Laura Rodriguez from Inland Empire Waterkeeper
Lowering gas bills
- Ensure your home is well-insulated. Proper insulation helps retain heat, reducing the need for constant heating in winter
- Seal gaps and cracks in doors, windows, and walls to prevent drafts, which can lead to increased gas usage for heating
Smart home gadgets
Smart home gadgets enhance energy efficiency by seamlessly integrating technology into daily routines. These intelligent devices, such as smart thermostats, lighting systems, and appliances, offer automation and precise control, allowing homeowners to optimize energy usage. Smart home gadgets provide valuable insights into energy consumption patterns through data analytics and real-time monitoring, enabling informed decisions to minimize waste. Smart home hubs can sync between different devices to maximize efficiency.
These gadgets promote awareness and behavioral changes among occupants by offering real-time feedback on energy usage and encouraging responsible habits.
Smart trends save energy at home
Many types of smart technology can help you save energy and money on your utility bills. A few that can have an impact are smart thermostats, smart electrical panels, and smart lighting. Smart thermostats “learn” to control the heating and cooling according to the homeowner’s living patterns. Picking up on your habits and adjusting the temperature automatically leads to more efficient energy use and potential cost savings.
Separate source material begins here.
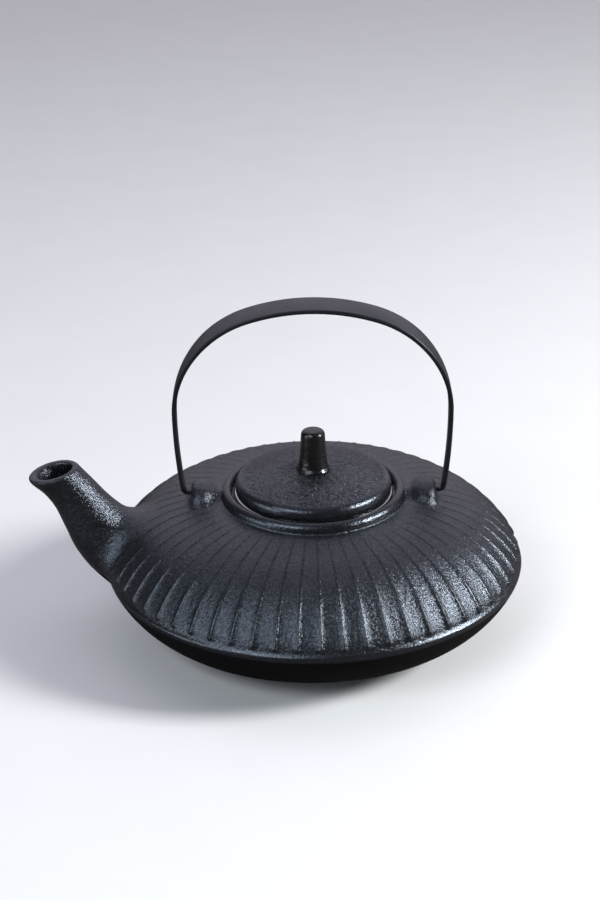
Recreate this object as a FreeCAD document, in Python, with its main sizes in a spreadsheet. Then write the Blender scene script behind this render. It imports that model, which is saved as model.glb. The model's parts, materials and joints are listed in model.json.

Smart electrical panels are an emerging trend that will delight homeowners. They do the same thing as old-fashioned electrical panels, but they are a better match for today’s sophisticated smart homes, electric vehicles, solar energy, and more. A smart panel continuously monitors energy usage throughout the house and communicates to the homeowner’s app or computer when some circuits could be shut off to save energy. They can also allocate energy usage to off-peak times to save money or draw energy from a solar battery instead of the grid during peak times.
Smart lighting makes it easy to control your home’s lighting directly from your mobile or other smart device. Creating automated schedules for turning lights on and off at specific times allows you to understand better and control your usage.
Nicole Burford from Clean Energy Credit Union
Managing and budgeting
Budgeting is a smart financial move that can help you take control of your expenses and avoid surprises in your monthly budget. There are different tools and apps that make tracking your utility usage and expenses a breeze.
Importance of budgeting for utility expenses
- Financial planning: Budgeting for utility expenses is essential for effective financial planning. It allows you to allocate a specific amount of your income to cover essential needs such as electricity, water, gas, and internet services
- Avoiding debt: Having a budget helps you avoid accumulating utility-related debt. By knowing your limits, you can make conscious decisions about your usage and prevent overspending, ensuring you can pay your bills in full and on time
- Emergency preparedness: Budgeting enables you to set aside funds for unexpected utility emergencies, such as repairs or replacements. An emergency fund ensures you won’t be financially strained if a major repair is needed
Tools and apps for tracking utility usage and expenses
- Utility company portals: Many providers offer online portals or mobile apps where you can track your usage, view bills, and set up alerts for unusual usage patterns
- Budgeting apps: General budgeting apps like Mint, YNAB (You Need A Budget), or PocketGuard allow you to create specific utility categories. They can link to your bank accounts and credit cards, automatically categorizing and tracking your expenses
- Energy management platforms: Some utility companies partner with energy management platforms that offer in-depth analytics on your energy usage. These platforms provide personalized recommendations to help you reduce your energy consumption and save on bills.
Creating a monthly budget and sticking to it
- Assess your income and expenses: Start by calculating your monthly income and listing all your fixed expenses, including utilities, rent/mortgage, insurance, and debts. Set a specific portion of your income to cover these expenses
- Set realistic targets: Analyze past utility bills to estimate your average monthly usage. Set a realistic budget based on these historical data points, accounting for seasonal fluctuations. Be conservative to avoid unexpected spikes in usage
- Monitor and adjust: Regularly compare your utility usage to your budgeted amounts. If you consistently exceed budget, consider adjusting your habits or exploring energy-saving options
- Plan for seasonal changes: Anticipate seasonal changes in utility usage, especially heating and cooling. Allocate extra funds during extreme weather months to avoid budget shortfalls
- Avoid unnecessary consumption: Encourage household members to be mindful of their energy and water usage. Simple habits like turning off lights when leaving a room, fixing leaks promptly, and being mindful of thermostat settings can contribute to staying within your budget
Create a budget to help cut down utility bills
To create a budget for cutting down your utility bills, first write down all the utility bills you pay. Gas, electricity, and water, if all apply. Take a look at what you have been spending on each and look for ways to cut down on your usage and reduce your bills. For your water bill budget, consider using the cold water setting on your washing machine more often and installing low-flow shower heads and faucets. When it comes to your electricity bill, there are many ways to conserve use and cut costs. You can install a smart thermostat and set temperatures to change for savings automatically. Seal leaks in your home, use space heaters in the winter, lower your HVAC, and hang your clothes up to dry instead of using the dryer. Buying energy-efficient appliances and plugs can help you save as well.
Cara from Penny Polly
Lowering utility bills at home is an achievable goal that benefits your wallet and the environment. By incorporating energy-efficient practices into your daily routines, you can significantly impact your energy consumption and save money.